Below is a listing; restate from it, character for character, the lines beginning at the line holding "return to_nozzle(sleeve.cut(seat))" and ending at the line holding "obj.matrix_parent_inverse = Matrix.Identity(4)", both included.

## start THE INPUT

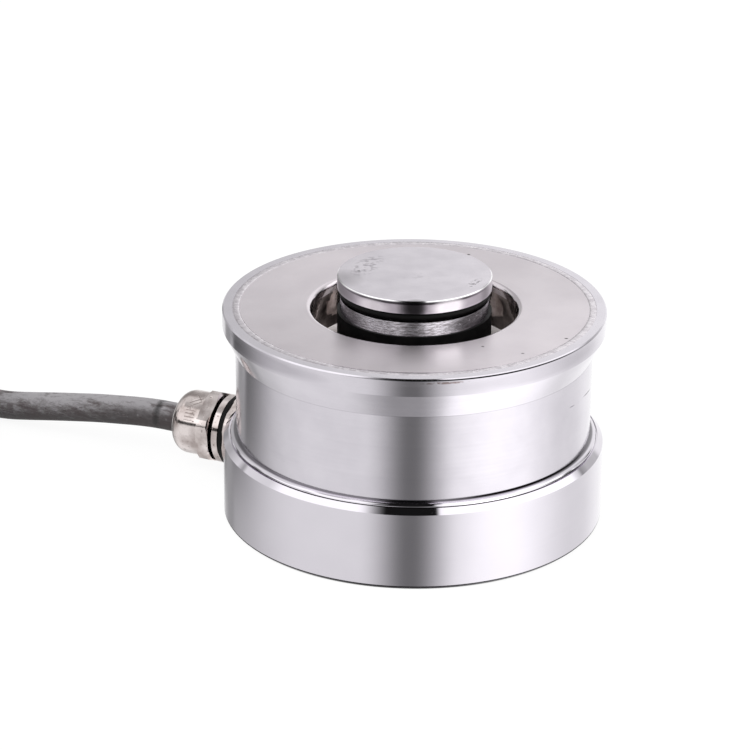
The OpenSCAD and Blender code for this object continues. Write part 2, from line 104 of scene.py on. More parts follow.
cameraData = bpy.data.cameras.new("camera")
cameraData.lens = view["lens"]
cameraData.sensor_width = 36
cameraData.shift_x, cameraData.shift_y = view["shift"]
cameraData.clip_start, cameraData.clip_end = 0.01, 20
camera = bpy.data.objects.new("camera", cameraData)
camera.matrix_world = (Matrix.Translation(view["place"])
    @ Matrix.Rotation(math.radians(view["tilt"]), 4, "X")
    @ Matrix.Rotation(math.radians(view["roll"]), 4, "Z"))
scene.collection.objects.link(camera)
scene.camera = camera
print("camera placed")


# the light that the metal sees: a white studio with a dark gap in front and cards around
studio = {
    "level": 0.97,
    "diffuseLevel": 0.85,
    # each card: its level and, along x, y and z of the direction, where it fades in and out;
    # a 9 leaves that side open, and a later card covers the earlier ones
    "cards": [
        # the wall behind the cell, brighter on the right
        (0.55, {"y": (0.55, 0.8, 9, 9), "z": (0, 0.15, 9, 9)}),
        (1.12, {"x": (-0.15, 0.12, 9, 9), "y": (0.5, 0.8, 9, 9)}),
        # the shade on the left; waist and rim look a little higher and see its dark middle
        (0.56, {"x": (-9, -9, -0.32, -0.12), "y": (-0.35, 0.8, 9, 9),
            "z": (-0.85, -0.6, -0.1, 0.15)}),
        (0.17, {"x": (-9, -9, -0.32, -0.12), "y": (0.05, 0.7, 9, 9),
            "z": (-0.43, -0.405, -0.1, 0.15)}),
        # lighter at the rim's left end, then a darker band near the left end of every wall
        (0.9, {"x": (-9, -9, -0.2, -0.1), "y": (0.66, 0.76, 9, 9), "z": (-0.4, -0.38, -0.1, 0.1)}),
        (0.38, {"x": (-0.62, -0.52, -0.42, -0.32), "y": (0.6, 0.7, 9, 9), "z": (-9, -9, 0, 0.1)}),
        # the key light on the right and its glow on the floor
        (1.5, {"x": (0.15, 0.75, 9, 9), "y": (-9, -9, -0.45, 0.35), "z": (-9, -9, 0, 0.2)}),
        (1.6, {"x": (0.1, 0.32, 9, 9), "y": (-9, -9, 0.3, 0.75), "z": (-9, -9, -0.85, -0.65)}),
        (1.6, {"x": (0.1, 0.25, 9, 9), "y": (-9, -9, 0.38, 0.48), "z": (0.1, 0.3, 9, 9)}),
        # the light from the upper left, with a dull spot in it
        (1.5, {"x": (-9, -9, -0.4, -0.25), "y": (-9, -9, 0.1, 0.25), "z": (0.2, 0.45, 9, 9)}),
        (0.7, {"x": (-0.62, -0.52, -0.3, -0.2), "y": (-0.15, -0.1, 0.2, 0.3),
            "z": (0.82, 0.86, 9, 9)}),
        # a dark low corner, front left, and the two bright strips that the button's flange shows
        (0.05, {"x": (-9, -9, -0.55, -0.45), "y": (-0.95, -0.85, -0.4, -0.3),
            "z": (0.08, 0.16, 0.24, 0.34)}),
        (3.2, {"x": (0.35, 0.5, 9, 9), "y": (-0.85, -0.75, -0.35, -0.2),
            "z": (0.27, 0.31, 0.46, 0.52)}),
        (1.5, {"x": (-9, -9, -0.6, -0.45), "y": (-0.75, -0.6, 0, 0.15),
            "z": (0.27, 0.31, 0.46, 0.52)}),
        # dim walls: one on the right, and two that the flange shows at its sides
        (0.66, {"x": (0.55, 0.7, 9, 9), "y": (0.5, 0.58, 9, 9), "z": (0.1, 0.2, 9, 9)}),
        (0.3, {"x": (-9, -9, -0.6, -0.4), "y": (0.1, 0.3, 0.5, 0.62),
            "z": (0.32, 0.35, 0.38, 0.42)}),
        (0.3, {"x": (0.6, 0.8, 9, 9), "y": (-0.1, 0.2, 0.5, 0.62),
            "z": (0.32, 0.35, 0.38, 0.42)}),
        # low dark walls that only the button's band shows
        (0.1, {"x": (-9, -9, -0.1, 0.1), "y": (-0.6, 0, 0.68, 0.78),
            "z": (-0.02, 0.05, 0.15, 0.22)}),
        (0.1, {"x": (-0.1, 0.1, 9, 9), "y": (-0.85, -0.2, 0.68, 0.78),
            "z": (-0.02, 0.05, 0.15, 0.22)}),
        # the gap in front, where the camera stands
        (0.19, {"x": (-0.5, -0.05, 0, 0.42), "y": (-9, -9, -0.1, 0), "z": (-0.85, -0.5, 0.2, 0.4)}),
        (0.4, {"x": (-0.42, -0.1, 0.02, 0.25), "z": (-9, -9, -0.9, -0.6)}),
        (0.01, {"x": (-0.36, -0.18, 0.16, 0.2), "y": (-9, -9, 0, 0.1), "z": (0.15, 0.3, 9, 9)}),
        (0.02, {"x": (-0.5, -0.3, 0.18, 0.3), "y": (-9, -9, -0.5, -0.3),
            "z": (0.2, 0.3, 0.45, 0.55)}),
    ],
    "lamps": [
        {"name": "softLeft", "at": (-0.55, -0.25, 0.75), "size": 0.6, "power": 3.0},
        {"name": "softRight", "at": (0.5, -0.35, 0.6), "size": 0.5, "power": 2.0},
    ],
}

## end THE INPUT
## start THE INPUT

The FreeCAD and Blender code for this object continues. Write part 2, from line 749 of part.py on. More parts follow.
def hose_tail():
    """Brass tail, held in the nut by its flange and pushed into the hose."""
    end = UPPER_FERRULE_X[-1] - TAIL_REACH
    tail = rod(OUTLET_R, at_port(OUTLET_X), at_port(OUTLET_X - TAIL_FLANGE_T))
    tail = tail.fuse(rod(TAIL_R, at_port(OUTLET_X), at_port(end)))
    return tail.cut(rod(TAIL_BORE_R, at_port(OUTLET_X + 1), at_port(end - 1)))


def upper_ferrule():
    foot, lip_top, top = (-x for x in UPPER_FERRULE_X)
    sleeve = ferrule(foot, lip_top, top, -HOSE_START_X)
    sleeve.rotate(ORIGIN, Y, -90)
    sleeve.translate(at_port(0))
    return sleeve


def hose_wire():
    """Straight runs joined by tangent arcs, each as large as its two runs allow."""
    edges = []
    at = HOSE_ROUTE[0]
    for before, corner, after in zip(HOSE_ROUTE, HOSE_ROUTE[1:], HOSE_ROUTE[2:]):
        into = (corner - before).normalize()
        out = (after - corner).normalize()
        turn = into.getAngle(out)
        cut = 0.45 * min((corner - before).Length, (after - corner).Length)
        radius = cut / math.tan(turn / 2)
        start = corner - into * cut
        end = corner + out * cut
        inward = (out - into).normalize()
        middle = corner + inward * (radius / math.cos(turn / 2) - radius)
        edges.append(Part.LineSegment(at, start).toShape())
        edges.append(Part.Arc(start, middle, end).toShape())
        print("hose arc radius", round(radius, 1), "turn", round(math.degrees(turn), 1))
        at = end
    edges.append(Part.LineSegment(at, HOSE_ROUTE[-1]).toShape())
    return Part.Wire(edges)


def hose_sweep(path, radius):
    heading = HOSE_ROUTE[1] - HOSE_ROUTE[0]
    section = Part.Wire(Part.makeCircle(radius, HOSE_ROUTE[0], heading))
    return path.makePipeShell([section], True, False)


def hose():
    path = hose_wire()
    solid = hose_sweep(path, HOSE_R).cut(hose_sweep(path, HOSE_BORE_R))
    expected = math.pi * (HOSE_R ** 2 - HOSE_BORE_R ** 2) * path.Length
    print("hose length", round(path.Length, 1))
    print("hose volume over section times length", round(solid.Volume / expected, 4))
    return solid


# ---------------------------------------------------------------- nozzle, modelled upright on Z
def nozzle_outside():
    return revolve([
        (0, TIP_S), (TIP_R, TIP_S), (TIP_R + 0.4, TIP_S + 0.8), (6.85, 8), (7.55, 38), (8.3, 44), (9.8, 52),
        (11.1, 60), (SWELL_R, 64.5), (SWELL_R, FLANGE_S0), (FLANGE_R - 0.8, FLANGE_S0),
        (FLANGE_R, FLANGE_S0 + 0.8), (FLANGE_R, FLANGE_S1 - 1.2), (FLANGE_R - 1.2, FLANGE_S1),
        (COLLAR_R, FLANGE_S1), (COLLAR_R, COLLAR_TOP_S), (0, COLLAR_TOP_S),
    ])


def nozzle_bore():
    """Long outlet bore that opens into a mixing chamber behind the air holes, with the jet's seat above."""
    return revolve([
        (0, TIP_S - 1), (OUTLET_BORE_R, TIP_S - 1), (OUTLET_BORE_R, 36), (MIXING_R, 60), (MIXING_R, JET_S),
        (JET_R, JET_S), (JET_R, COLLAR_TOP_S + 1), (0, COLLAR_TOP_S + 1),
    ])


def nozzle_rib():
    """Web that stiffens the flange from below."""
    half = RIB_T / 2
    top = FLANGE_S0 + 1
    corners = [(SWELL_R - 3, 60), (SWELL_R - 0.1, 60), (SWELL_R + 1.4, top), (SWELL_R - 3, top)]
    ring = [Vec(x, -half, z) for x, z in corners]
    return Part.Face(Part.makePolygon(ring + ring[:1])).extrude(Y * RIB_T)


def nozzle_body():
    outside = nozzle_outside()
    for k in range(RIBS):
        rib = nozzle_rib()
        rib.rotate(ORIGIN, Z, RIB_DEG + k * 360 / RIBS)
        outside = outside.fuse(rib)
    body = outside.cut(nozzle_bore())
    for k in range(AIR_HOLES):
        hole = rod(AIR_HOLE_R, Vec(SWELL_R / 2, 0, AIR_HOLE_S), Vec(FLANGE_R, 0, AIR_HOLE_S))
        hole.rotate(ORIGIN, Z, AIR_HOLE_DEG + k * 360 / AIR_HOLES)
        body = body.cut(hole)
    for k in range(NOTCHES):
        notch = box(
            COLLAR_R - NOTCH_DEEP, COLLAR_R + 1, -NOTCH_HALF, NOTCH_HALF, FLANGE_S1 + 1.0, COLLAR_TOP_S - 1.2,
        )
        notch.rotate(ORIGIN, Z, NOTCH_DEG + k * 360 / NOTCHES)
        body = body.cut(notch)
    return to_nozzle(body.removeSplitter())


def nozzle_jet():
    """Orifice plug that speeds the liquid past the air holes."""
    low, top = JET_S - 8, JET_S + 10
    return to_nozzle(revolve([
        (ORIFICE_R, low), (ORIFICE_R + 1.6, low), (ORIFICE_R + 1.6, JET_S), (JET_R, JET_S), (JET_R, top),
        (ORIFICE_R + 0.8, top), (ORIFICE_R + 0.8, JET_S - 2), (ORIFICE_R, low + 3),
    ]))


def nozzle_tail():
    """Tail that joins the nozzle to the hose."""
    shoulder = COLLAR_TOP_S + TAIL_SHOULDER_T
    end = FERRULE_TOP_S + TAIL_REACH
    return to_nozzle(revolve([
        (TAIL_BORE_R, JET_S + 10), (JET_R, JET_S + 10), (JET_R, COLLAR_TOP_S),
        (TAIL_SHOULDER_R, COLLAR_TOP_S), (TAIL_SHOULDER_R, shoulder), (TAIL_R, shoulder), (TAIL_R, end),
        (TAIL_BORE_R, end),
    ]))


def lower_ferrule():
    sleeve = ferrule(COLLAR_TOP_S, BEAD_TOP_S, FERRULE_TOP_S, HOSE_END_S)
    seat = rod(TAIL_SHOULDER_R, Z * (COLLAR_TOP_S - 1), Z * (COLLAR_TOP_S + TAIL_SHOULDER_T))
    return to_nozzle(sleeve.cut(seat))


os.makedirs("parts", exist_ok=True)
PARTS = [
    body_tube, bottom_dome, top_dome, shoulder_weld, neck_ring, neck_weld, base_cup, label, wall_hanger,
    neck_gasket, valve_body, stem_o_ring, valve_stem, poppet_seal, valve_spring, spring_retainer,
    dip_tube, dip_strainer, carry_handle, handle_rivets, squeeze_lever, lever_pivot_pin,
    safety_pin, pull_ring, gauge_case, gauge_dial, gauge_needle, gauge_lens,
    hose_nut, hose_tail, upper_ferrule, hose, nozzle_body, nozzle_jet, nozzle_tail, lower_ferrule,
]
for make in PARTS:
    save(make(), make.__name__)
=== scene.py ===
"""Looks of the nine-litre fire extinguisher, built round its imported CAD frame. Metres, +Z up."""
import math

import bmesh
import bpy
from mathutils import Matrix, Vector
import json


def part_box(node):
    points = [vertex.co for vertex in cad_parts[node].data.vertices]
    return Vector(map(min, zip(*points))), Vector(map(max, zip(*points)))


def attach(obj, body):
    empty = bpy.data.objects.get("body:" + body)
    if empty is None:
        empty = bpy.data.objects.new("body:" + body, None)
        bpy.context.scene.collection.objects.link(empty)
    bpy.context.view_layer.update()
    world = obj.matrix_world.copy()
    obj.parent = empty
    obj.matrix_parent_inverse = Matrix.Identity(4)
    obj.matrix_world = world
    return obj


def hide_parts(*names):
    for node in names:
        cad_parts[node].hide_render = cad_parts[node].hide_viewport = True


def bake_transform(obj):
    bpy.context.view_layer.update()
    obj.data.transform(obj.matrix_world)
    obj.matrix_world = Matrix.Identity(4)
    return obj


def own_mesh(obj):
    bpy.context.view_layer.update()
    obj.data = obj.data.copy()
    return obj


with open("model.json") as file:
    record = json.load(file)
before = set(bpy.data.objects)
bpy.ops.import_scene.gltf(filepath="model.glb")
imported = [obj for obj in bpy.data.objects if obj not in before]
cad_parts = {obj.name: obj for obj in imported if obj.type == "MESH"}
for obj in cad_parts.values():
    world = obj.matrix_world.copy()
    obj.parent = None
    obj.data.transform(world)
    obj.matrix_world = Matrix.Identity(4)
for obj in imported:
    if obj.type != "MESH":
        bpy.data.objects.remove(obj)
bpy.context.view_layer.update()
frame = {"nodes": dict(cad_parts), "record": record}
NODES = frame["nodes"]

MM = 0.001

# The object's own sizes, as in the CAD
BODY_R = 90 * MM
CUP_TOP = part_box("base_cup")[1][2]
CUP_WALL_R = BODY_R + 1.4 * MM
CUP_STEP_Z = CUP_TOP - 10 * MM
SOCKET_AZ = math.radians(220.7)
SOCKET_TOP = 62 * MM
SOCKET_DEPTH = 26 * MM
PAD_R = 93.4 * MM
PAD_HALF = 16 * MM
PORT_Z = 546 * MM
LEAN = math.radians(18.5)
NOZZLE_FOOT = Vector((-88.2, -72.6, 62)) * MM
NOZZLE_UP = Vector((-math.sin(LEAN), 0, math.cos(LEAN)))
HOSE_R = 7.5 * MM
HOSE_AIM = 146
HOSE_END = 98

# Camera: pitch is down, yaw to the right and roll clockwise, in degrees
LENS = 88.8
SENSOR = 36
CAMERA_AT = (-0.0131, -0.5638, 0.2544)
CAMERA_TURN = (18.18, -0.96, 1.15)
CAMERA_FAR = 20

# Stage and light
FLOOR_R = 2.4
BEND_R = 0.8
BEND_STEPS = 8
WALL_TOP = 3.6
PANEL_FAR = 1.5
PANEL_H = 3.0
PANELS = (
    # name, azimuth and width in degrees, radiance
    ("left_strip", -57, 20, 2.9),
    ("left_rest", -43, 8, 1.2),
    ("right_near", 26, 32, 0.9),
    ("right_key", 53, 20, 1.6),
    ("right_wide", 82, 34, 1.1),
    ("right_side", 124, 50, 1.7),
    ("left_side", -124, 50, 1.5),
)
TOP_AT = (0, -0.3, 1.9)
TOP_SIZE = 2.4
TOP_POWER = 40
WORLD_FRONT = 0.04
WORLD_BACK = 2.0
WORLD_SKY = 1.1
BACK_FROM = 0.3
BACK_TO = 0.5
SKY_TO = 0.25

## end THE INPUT
## start THE INPUT

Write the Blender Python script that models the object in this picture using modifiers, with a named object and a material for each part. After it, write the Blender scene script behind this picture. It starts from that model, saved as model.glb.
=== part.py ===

## end THE INPUT

**OUTPUT OF THE EXERCISE**
    return to_nozzle(sleeve.cut(seat))


os.makedirs("parts", exist_ok=True)
PARTS = [
    body_tube, bottom_dome, top_dome, shoulder_weld, neck_ring, neck_weld, base_cup, label, wall_hanger,
    neck_gasket, valve_body, stem_o_ring, valve_stem, poppet_seal, valve_spring, spring_retainer,
    dip_tube, dip_strainer, carry_handle, handle_rivets, squeeze_lever, lever_pivot_pin,
    safety_pin, pull_ring, gauge_case, gauge_dial, gauge_needle, gauge_lens,
    hose_nut, hose_tail, upper_ferrule, hose, nozzle_body, nozzle_jet, nozzle_tail, lower_ferrule,
]
for make in PARTS:
    save(make(), make.__name__)
=== scene.py ===
"""Looks of the nine-litre fire extinguisher, built round its imported CAD frame. Metres, +Z up."""
import math

import bmesh
import bpy
from mathutils import Matrix, Vector
import json


def part_box(node):
    points = [vertex.co for vertex in cad_parts[node].data.vertices]
    return Vector(map(min, zip(*points))), Vector(map(max, zip(*points)))


def attach(obj, body):
    empty = bpy.data.objects.get("body:" + body)
    if empty is None:
        empty = bpy.data.objects.new("body:" + body, None)
        bpy.context.scene.collection.objects.link(empty)
    bpy.context.view_layer.update()
    world = obj.matrix_world.copy()
    obj.parent = empty
    obj.matrix_parent_inverse = Matrix.Identity(4)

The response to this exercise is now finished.